The Chinese artificial intelligence startup says that the algorithm outperforms GPT-5.4 and Claude Opus 4.6 across several AI benchmarks.
Each of an LLM’s artificial neurons includes modules called weights that prioritize input data based on relevance. From there, the data is sent to an algorithm called an activation function. It processes the input and then determines whether the output is valuable enough to be shared with other neurons.
Kimi-K2.6 implements an activation function known as the Swish-Gated Linear Unit, or SwiGLU for short. It’s more hardware-efficient than earlier algorithms and simplifies the LLM training process in certain respects. The algorithm has been integrated into several other open-source LLM families besides Kimi, most notably Meta Platforms Inc.’s Llama series.
Kimi-K2.6’s neurons are organized into 384 so-called experts, miniature neural networks that are each optimized for a different set of tasks. When the LLM receives a prompt, it only uses eight experts to generate a response. Reducing the number of neural networks involved in processing user input lowers hardware usage.
Kimi-K2.6’s neural networks use a technology called MLA, or multi-head latent attention, to identify the most important part of a prompt.
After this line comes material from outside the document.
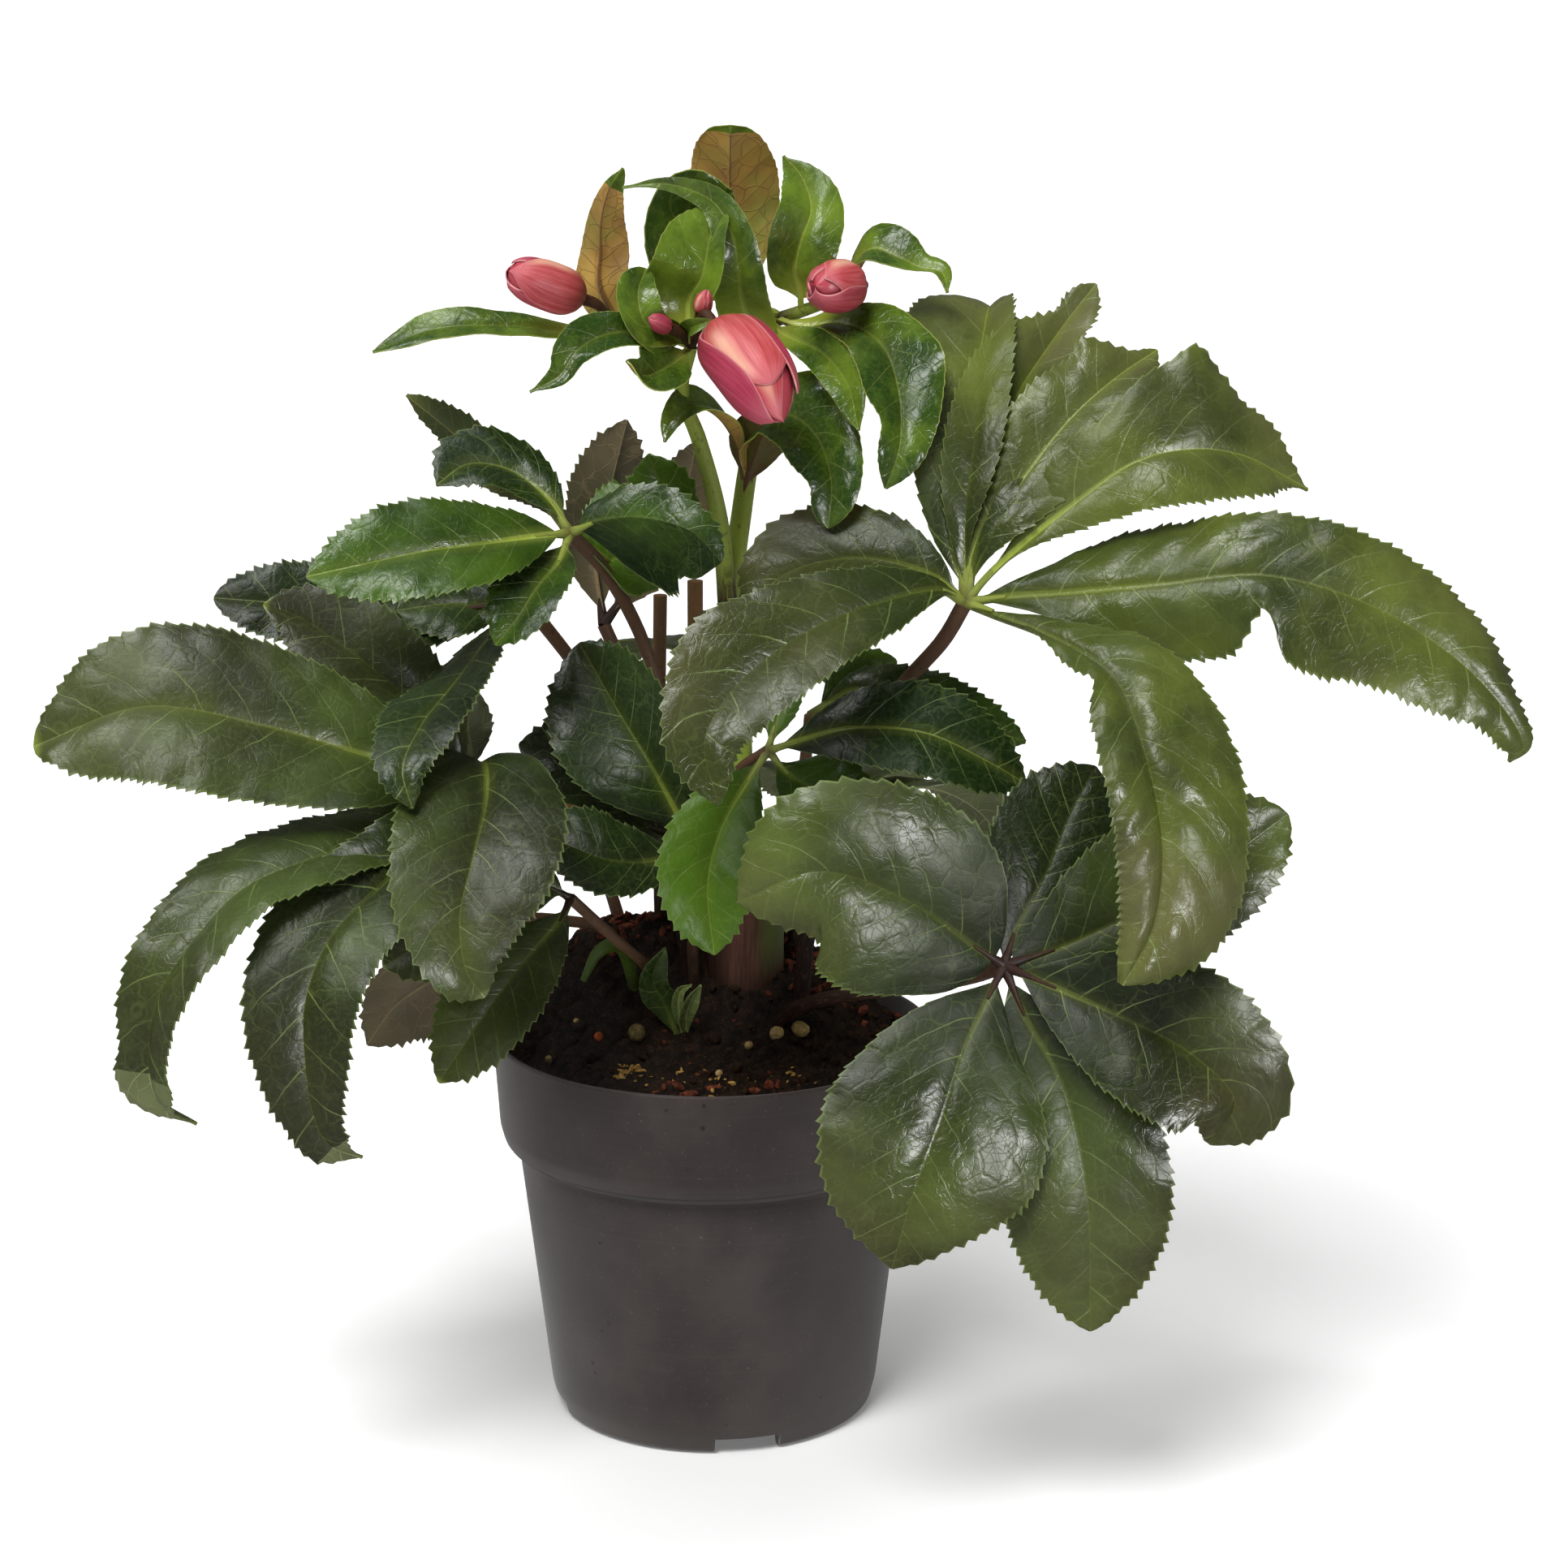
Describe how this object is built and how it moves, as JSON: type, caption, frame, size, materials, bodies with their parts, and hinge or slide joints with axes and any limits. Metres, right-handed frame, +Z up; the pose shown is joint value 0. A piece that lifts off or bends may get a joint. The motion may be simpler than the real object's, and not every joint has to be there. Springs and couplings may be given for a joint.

It’s a more hardware-efficient version of the standard attention mechanism found in LLMs. The technology works the same way, except that it compresses the data it processes into a lightweight mathematical representation to reduce hardware requirements.
Kimi-K2.6’s neural networks are supported by a vision encoder with 400 million parameters. It turns images into embeddings, mathematical representations that the LLM can more easily understand. The vision encoder enables Kimi-K2.6 to process not only text prompts but also multimedia input.
According to Moonshot AI, the model can turn simple user instructions and interface sketches into complete websites. When the LLM is given a more complex, time-consuming task, it can launch as many as 300 agents to speed up the workflow. The agents break down a task into substeps and perform them in parallel, which is faster than completing them one after one another.
Kimi-K2.6 can optionally loop in human workers using a feature called claw groups. According to Moonshot AI, it enables the LLM to split the work involved in a project between humans and agents. Kimi-K.26 is also better than its predecessor at certain other tasks, including Rust development. Rust is a low-level language with a complex syntax that is mainly used to program connected devices.
Moonshot AI compared Kim-K.26 to GPT-5.4 and Claude Opus 4.6 across more than two dozen popular benchmarks. According to the company, its algorithm bested the two frontier LLMs or came within a few percentage points of their scores in most tests.
One of the evaluations that Kim-K.26 completed more effectively is HLE-Full, which ranks among the AI ecosystem’s most difficult benchmarks. It comprises about 2,500 doctorate-level questions spanning more than 100 academic fields. Kim-K.26 scored 54 while Opus 4.6 and GPT 5.4 earned 53 and 52.1 points, respectively.